What's scarier is the strong allure to defend our tribe, our community, our type, our own. We have a clannish sense of allegiance to what's considered right in our herds, and some go to great extents to paint black white or white black as long as it aligns with their version of events. Some bend over backwards to construct extensive arguments to defend the indefensible, whitewash perversion, and protect oppressive systems.
"Woe to those who call good evil, and those who call evil good" (Isaiah 5:20).
Those are lines from the Bible that many of us seem to have forgotten. Many may have no idea that the practice of falsifying truth attracts a biblical curse.
Truth is not something you construct, it is something you submit to. It is not shaped by your preferences, your affiliations, or your comfort. It shapes you.
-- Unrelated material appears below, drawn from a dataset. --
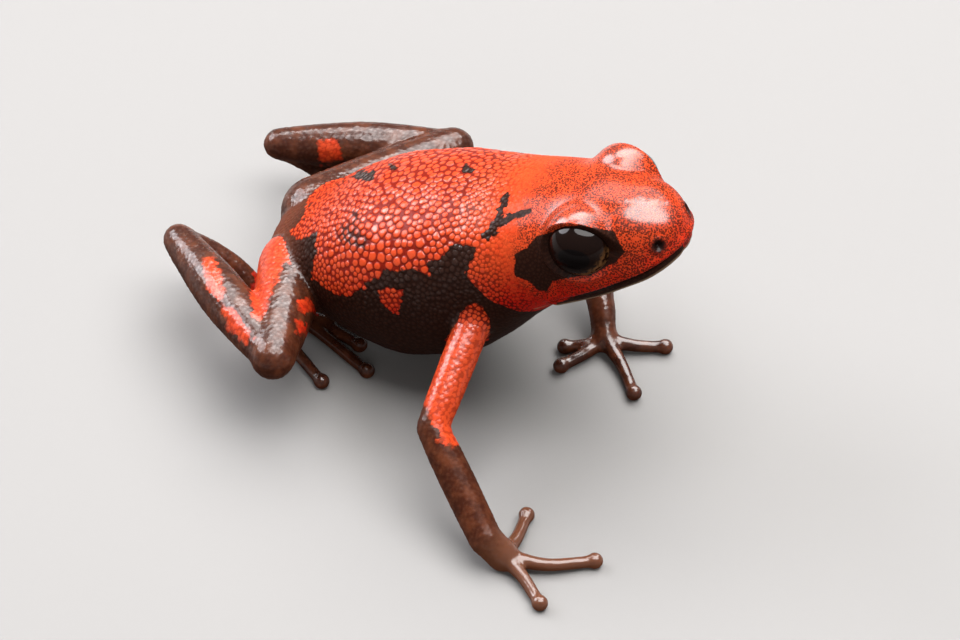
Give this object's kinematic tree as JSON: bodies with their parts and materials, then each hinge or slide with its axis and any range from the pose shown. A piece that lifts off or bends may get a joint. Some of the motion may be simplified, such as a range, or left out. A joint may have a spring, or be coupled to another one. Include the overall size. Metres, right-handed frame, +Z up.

Jesus said "I am the Way, the Truth, and the Life" (John 14:6). Notice He didn't say "I have the truth" or "I teach truth" - He said He IS truth. That means truth is not a concept to be debated. It is a Person to be encountered. And when you encounter Him, the tribal lenses fall off. The need to defend your camp at all costs loses its grip on you. Because you realize that truth doesn't take sides - it takes over.
So here's the uncomfortable question we must ask ourselves: when you share that post, make that comment, take that stance - is it truth driving you, or is it tribe? Is it the Holy Spirit, or is it herd mentality wearing a Jesus t-shirt?
Truth is not a weapon to be wielded against your opponents. It is a mirror to be held up to yourself first. And the God of truth is not interested in which side of the aisle you sit on. He is interested in whether you are willing to let His truth - the real truth, the uncomfortable truth, the kind that doesn't always make your camp look good - govern how you think, speak, and act.